Onroerende zaakbelastingen
Voor 2026 wordt er gewaardeerd naar de peildatum 1 januari 2025. Voor het belastingjaar 2026 vindt er op dit moment een hertaxatie plaats om te komen tot nieuwe WOZ-waarden per 1 januari 2025 (waardepeildatum). Omdat de definitieve omvang van de WOZ waardes gemeentebreed nog niet definitief is, wordt voor de inschatting van de waarde-ontwikkeling voor woningen en niet- woningen aangesloten bij de cijfers uit de circulaires van het gemeentefonds. Deze cijfers zijn afkomstig van de Waarderingskamer.
Bij de gebruikers van niet- woningen wordt rekening gehouden met een lagere waarde vanwege leegstand en amendement De Pater. Het gaat hierbij om een waarde van circa € 56 miljoen, waar geen onroerende zaakbelasting voor in rekening kan worden gebracht. Voor de waarde ontwikkeling van de woningen wordt aangesloten bij het percentage zoals door het ministerie berekend bij de opstelling van de meicirculaire van het gemeentefonds. Dat is 10,5% voor woningen en voor niet-woningen stijgt de waarde ten opzichte van 2025 met 2,0%.

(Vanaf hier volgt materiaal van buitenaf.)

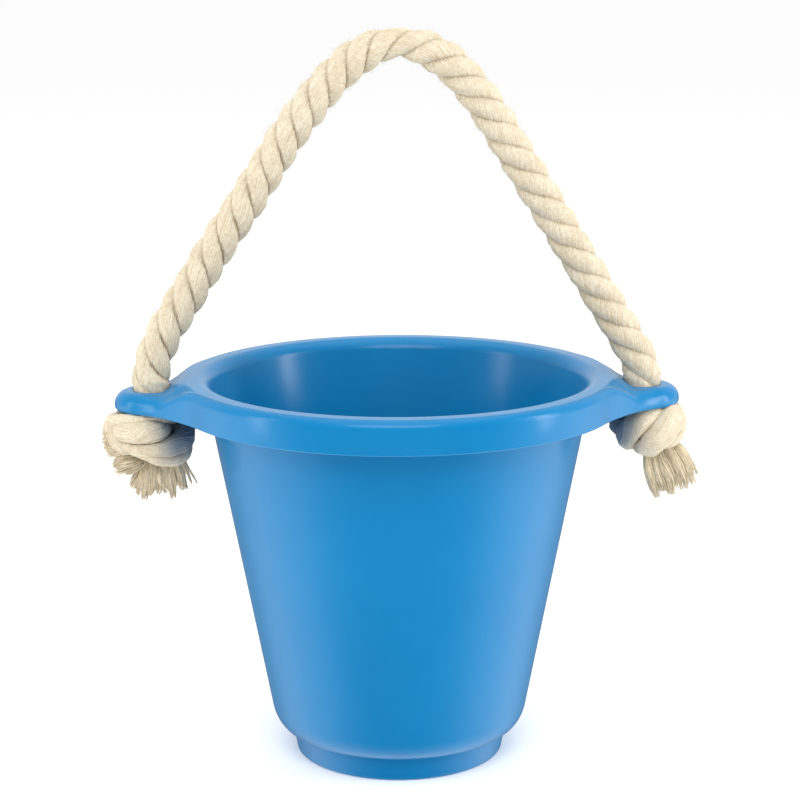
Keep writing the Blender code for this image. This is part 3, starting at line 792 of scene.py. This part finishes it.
def lock_body(centre, radius, share, seed):
    """The soft body of a lock, which narrows towards its tip, with painted shade at its root."""
    stop = int(CLUMP_BODY_LENGTH * len(centre))
    size = radius * CLUMP_BODY_SHARE * (1.0 - CLUMP_BODY_TAPER * rise(share, *CLUMP_BODY_TAPERS))
    size = size * (1.0 + CLUMP_BODY_SWELL * np.sin(share * CLUMP_BODY_WAVES + seed))
    # Painted shade at the root.
    painted_shade = CLUMP_BODY_ROOT_SHADE * (1.0 - smooth_step(share / CLUMP_BODY_ROOT_SHADE_END))
    return tapered_tube(centre[:stop], size[:stop], CLUMP_BODY_SIDES, CLUMP_BODY_TONE, painted_shade[:stop], seed)


def lock_fibre(centre, radius, share, side, third, number):
    """One crimped fibre of a lock. It drifts outwards, its tip is drawn back to the others, and it has
    painted shade at its root and deep in the lock.
    """
    angle = rng.uniform(0.0, FULL_TURN)
    out = math.sqrt(rng.uniform(FIBRE_CORE_SHARE, 1.0))
    drift = rng.normal(0.0, FIBRE_DRIFT, 2)
    wave = FIBRE_WAVE * np.sin(share * rng.uniform(*FIBRE_WAVES) + rng.uniform(*WAVE_PHASES))
    offset = np.array([math.cos(angle), math.sin(angle)]) * out
    place = offset[None, :] + drift[None, :] * share[:, None] ** 2
    place = place * (1.0 - FIBRE_TIPS_DRAWN * rise(share[:, None], *FIBRE_TIPS))
    line = centre + (place[:, 0] * radius + wave)[:, None] * side + (place[:, 1] * radius)[:, None] * third
    last = int(len(line) * min(1.0, rng.uniform(*FIBRE_LENGTHS))) - 1
    picks = np.round(np.linspace(0, last, FIBRE_RINGS)).astype(int)
    steps = np.linspace(0.0, 1.0, FIBRE_RINGS)
    size = FIBRE_RADIUS * rng.uniform(*FIBRE_RADIUS_RANGE)
    size = size * (1.0 - FIBRE_TAPER * rise(steps, *FIBRE_TAPERS))
    # Painted shade at the root and on fibres deep inside the lock.
    painted_shade = FIBRE_ROOT_SHADE * (1.0 - smooth_step(share[picks] / FIBRE_ROOT_SHADE_END))
    painted_shade = painted_shade + FIBRE_INNER_SHADE * (1.0 - out) * (1.0 - steps)
    tone_and_groove_shade = rng.normal(FIBRE_TONE, FIBRE_TONE_SPREAD)
    return tapered_tube(line[picks], size, FIBRE_SIDES, tone_and_groove_shade, painted_shade, number)


def clump(root_radius, tip_radius, count, path, seed):
    """A lock of untwisted strand: a soft body and many fine fibres that spread at the tip."""
    path = np.array(path, float) * MM
    length = np.linalg.norm(np.diff(path, axis=0), axis=1).sum()
    line, along = smooth_line(path, length / (2 * FIBRE_RINGS))
    share = along / along[-1]
    side = carried_side(line, LOCK_FIRST_SIDE)
    third = np.cross(tangents(line), side)
    radius = (root_radius + (tip_radius - root_radius) * share) * MM
    wave = np.sin(share * rng.uniform(*CLUMP_WAVES) + rng.uniform(*WAVE_PHASES))
    centre = line + (CLUMP_WAVE_SHARE * root_radius * MM * wave)[:, None] * side
    body = lock_body(centre, radius, share, seed)
    return [body] + [lock_fibre(centre, radius, share, side, third, number) for number in range(count)]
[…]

De opbrengst van 2026 wordt trendmatig verhoogd met 3,5% + 1% verhoging i.v.m. IHP.
|
OZB opbrengst 2025 |
OZB opbrengst 2026 |
WOZ waarde 2025 |
ontwikkeling WOZ waarde |
WOZ waarde 2026 |
Tarief 2026 |
Eigenaar woning |
3.628.000 | 3.800.000 | 3.428.000.000 | 10,5% | 3.787.000.000 | 0,1003% |
Eigenaar niet-woning |
2.574.000 | 2.694.000 | 752.000.000 | 2,0% | 767.000.000 | 0,3512% |
Gebruiker niet-woning* |
1.879.000 | 1.968.000 | 696.000.000 | 2,0% | 709.000.000 |
0,2776% |
8.081.000 |
8.462.000 |
= voor de berekening tarief niet-woning gebruiker is rekening gehouden met voor leegstand en amendement de Pater ten bedrage van circa € 56 miljoen voor 2025.

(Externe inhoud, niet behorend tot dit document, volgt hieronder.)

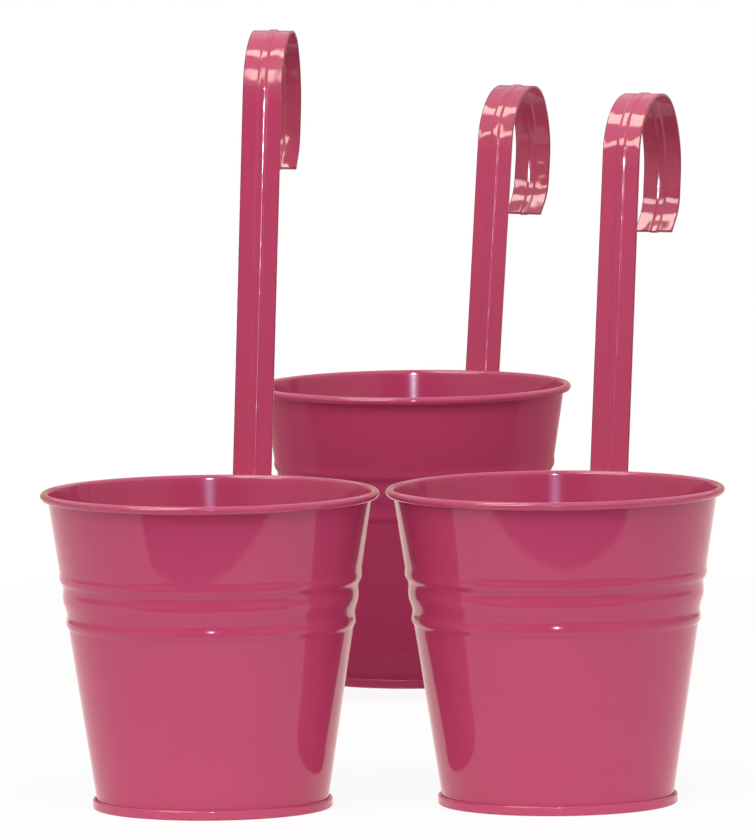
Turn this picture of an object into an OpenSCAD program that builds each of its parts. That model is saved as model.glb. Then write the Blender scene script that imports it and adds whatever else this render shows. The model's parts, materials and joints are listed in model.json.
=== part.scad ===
// Three painted steel pail planters with slide-on rail hooks.
// Each pail stands on its base seam; its hook is a strap that slides in two
// keepers riveted to the back of the wall. +Z is up and the hooks are at the back.

/* [Pail] */
// Outer width over the rolled rim
rim_d = 160; // [130:1:200]
// Height from the floor to the top of the rim
pail_h = 150; // [135:1:200]
// Outer width of the wall just above the base seam
base_d = 110; // [90:1:130]
// Thickness of the steel sheet of the wall and the base
sheet_t = 0.5; // [0.4:0.05:0.7]
// Outer width of the rolled rim's tube
curl_d = 3.9; // [3.2:0.1:6]
// Width of the drain hole in the base
drain_d = 9; // [5:0.5:16]

/* [Beads] */
// Depth from the top of the rim to the top of the rolled beads
bead_drop = 37; // [34:0.5:60]
// Height of the band that the three beads fill
bead_band = 28.4; // [20:0.2:40]
// How far the beads stand out at most
bead_depth = 1; // [0.4:0.1:1.4]

/* [Base seam] */
// Height of the double seam round the base
seam_h = 4.6; // [4:0.1:7]
// Height of the base panel's underside above the floor
recess_h = 4.2; // [2.6:0.1:8]

/* [Hook] */
// Width of the hook strap
strap_w = 19; // [14:0.5:24]
// Thickness of the hook strap
strap_t = 1.2; // [0.8:0.1:2]
// Width of the bead pressed along the strap
rib_w = 5; // [4:0.5:8]
// Height of that bead above the flat of the strap
rib_h = 0.5; // [0.3:0.1:1.2]
// Height of the hook over the rim when it is pulled right up
hook_rise = 208.5; // [150:0.5:260]
// Radius of the hook's front bend
front_bend_r = 30; // [20:1:40]
// Radius of the bend over the rear of the hook
rear_bend_r = 18.5; // [14:0.5:30]
// Radius of the curve down the back of the hook
back_bend_r = 45; // [35:1:70]
// Straight length between that curve and the tip's bend
back_len = 10; // [4:1:30]
// Radius of the bend at the hook's tip
tip_bend_r = 20; // [12:1:30]
// Straight length at the hook's tip
tip_len = 8; // [3:0.5:16]

/* [Keepers] */
// Height of each keeper along the wall
keeper_h = 11; // [8:0.5:16]
// Thickness of the keeper strip
keeper_t = 1; // [0.8:0.1:1.5]
// Width of each keeper ear beside the strap
ear_w = 11; // [8:0.5:16]
// Width of the rivet shanks
rivet_d = 3.2; // [2.4:0.2:4]

/* [Arrangement] */
// Sideways gap between the rims of the two front planters
front_gap = 3; // [1:0.5:60]
// How far the right planter stands behind the left one
right_back = 4.5; // [0:0.5:40]
// Gap from the left planter's rim back to the rear planter's
rear_gap = 390; // [100:1:440]
// How far the rear planter stands to the right of the middle
rear_shift = 16.5; // [-40:0.5:40]
// How far the right planter's hook is pushed down
right_hook_down = 32; // [0:0.5:60]
// How far the rear planter's hook is pushed down
rear_hook_down = 65.5; // [0:0.5:66]

/* [Hidden] */
$fn = 96;

// Paint colours of the plain model.
wall_paint = "#BF5072";
strap_paint = "#B83E62";
base_paint = "#A84064";
rivet_paint = "#C25C7C";

// Turn of each planter about its own upright axis, in degrees.
left_turn = 13.8;
right_turn = 19.1;
rear_turn = 25.9;

// Twist of each strap's free length, in degrees from its keepers to its hook.
left_twist = -4;
right_twist = 4;
rear_twist = -3.5;

// Overrun of every cut past the face that it opens.
cut = 1;

// Gap between sheets that lie on each other, such as the layers of the seam.
seat_gap = 0.06;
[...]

Afvalstoffenheffing en reinigingsrechten
Het saldo van de kosten en opbrengsten van de exploitatie afval (de inzameling van huisvuil, de Milieustraat en het containermanagement) brengen we in rekening bij de inwoners. Dat doen we via de afvalstoffenheffing. Het uitgangspunt is om 100% van de kosten, inclusief btw en overhead, in rekening te brengen.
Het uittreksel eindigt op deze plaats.